_Your instructions_: Return only the lines between the line holding "Continue the FreeCAD" and the line holding "hooked stroke: up", the two boundary lines included, exactly as they appear.

_Extracted information_:
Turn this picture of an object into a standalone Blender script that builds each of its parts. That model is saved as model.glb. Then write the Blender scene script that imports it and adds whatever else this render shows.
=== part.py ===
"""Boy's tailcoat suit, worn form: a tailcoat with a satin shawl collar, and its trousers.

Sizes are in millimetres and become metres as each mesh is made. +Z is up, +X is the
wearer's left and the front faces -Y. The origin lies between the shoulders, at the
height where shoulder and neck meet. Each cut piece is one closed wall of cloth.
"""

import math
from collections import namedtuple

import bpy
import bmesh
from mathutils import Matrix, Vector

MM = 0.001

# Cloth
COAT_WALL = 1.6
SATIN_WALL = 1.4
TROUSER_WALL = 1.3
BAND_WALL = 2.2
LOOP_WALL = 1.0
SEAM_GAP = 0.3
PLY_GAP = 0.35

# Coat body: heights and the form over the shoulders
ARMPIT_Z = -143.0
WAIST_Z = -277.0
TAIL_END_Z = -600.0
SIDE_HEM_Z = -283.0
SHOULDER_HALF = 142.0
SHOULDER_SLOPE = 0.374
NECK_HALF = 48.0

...

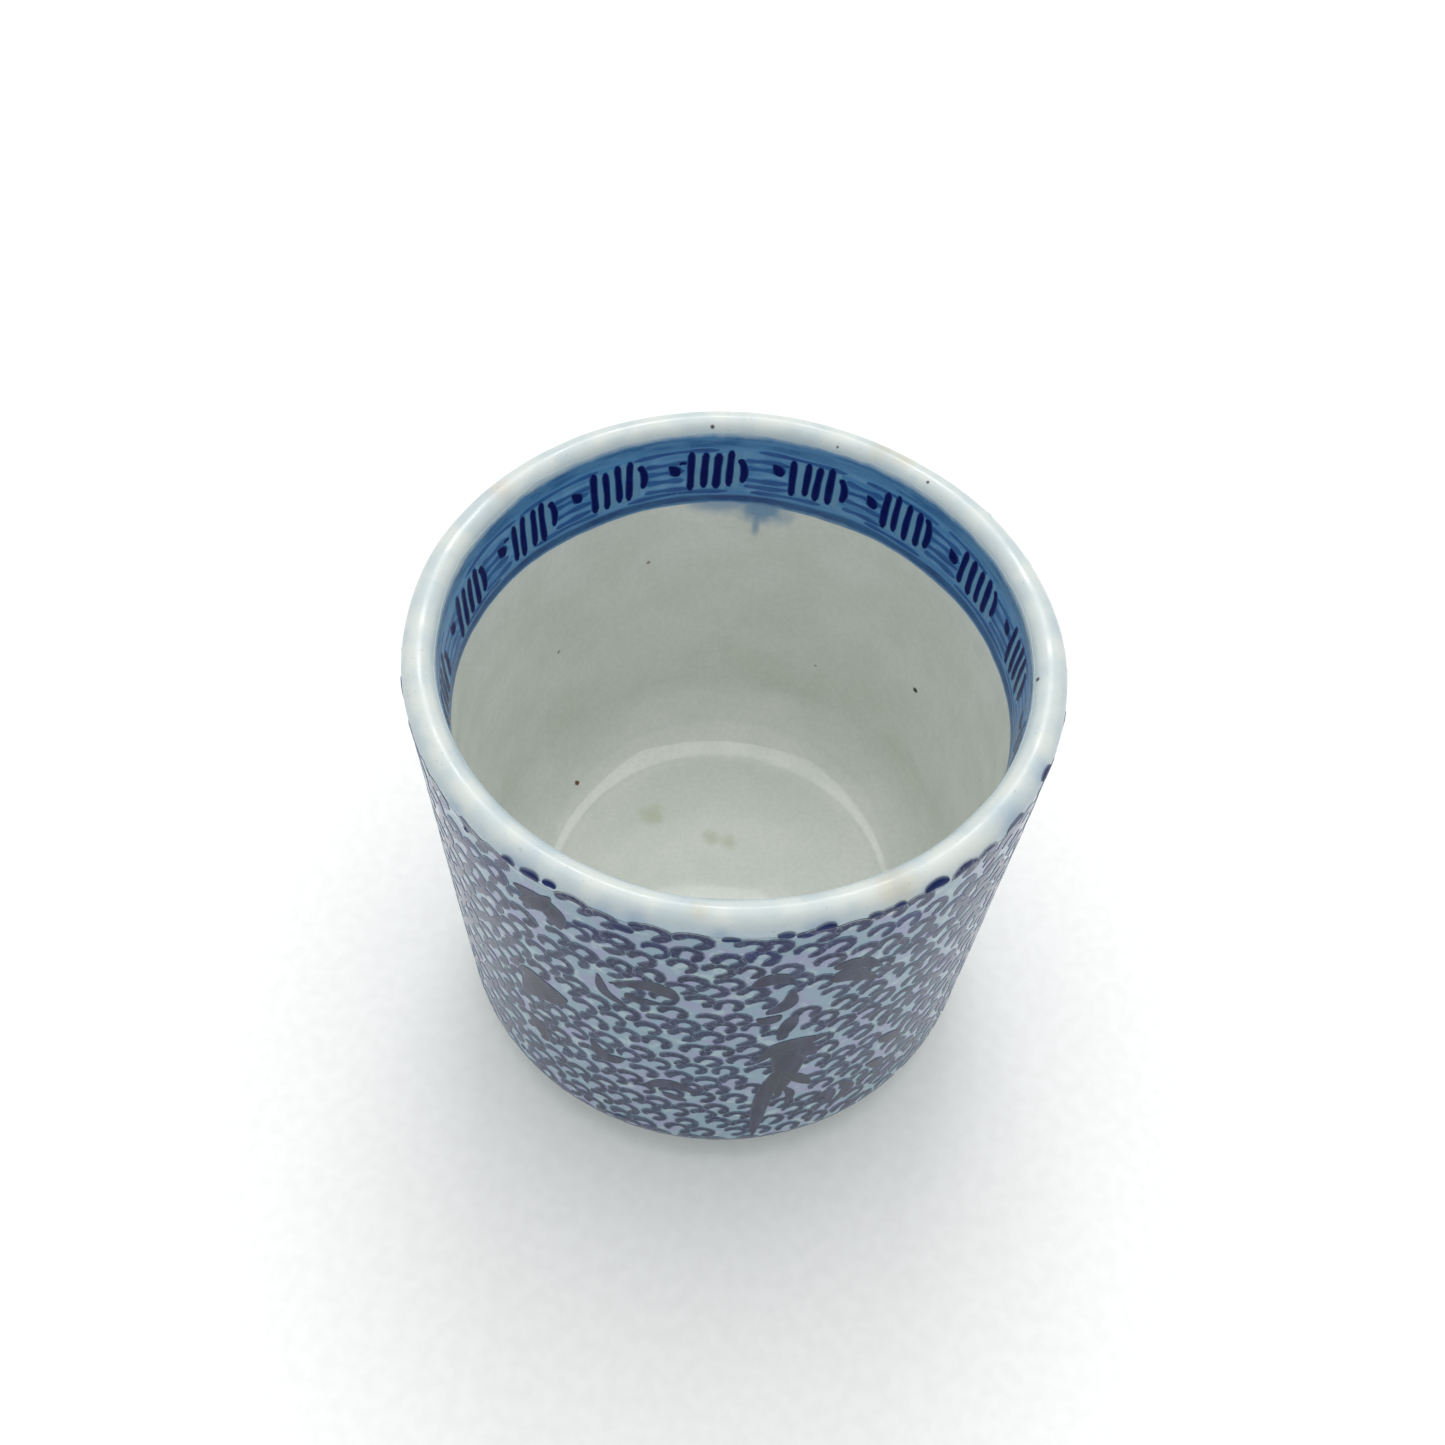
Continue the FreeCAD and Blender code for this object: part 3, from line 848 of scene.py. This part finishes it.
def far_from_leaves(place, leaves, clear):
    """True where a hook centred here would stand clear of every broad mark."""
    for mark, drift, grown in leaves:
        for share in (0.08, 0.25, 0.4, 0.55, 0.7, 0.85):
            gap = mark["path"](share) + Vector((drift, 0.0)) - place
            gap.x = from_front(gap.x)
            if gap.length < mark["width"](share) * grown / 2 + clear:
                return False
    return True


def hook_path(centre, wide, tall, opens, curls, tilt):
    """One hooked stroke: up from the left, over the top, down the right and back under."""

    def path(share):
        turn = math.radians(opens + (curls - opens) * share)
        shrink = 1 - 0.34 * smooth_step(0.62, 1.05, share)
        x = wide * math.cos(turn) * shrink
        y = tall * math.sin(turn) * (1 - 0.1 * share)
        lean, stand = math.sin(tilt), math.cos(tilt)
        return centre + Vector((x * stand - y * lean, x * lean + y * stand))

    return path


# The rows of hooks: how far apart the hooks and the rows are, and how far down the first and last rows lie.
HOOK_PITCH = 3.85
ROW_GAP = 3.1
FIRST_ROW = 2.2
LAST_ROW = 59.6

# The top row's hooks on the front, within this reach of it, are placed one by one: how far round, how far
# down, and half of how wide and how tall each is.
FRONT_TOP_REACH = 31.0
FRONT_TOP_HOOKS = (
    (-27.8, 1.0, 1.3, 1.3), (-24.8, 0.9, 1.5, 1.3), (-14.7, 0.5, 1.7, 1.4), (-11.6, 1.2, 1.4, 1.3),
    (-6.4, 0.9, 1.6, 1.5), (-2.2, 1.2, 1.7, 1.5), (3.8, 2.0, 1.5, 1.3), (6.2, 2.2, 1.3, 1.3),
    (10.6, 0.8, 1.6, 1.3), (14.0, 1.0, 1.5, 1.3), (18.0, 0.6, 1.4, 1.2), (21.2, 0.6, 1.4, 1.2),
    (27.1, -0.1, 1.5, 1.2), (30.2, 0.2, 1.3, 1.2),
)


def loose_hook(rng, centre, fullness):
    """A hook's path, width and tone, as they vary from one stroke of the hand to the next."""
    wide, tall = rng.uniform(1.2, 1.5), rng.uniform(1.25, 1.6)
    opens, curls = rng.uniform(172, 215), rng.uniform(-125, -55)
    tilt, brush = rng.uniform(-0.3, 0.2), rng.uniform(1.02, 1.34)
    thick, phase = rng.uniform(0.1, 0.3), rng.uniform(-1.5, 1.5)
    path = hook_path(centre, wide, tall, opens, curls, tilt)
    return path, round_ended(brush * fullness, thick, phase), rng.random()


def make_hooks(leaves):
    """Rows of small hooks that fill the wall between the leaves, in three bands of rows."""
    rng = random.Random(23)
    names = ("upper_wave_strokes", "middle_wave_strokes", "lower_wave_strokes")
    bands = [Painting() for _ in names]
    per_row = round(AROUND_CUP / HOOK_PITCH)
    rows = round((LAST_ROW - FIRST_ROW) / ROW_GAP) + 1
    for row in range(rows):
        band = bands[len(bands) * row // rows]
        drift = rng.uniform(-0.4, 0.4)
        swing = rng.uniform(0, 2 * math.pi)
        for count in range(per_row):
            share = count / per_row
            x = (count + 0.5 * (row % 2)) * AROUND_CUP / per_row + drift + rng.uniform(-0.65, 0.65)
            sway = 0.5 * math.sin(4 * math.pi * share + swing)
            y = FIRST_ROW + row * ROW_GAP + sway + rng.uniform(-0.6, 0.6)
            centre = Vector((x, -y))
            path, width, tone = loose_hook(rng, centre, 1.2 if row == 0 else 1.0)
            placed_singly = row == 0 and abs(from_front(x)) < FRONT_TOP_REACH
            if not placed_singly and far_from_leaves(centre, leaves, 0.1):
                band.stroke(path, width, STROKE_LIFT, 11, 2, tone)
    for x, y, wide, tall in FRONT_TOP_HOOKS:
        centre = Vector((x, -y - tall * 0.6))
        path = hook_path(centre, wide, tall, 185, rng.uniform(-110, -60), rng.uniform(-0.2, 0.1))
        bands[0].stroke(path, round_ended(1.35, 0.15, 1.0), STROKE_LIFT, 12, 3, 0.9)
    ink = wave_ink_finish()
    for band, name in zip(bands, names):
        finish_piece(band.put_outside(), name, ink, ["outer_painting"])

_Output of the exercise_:
Continue the FreeCAD and Blender code for this object: part 3, from line 848 of scene.py. This part finishes it.
def far_from_leaves(place, leaves, clear):
    """True where a hook centred here would stand clear of every broad mark."""
    for mark, drift, grown in leaves:
        for share in (0.08, 0.25, 0.4, 0.55, 0.7, 0.85):
            gap = mark["path"](share) + Vector((drift, 0.0)) - place
            gap.x = from_front(gap.x)
            if gap.length < mark["width"](share) * grown / 2 + clear:
                return False
    return True


def hook_path(centre, wide, tall, opens, curls, tilt):
    """One hooked stroke: up from the left, over the top, down the right and back under."""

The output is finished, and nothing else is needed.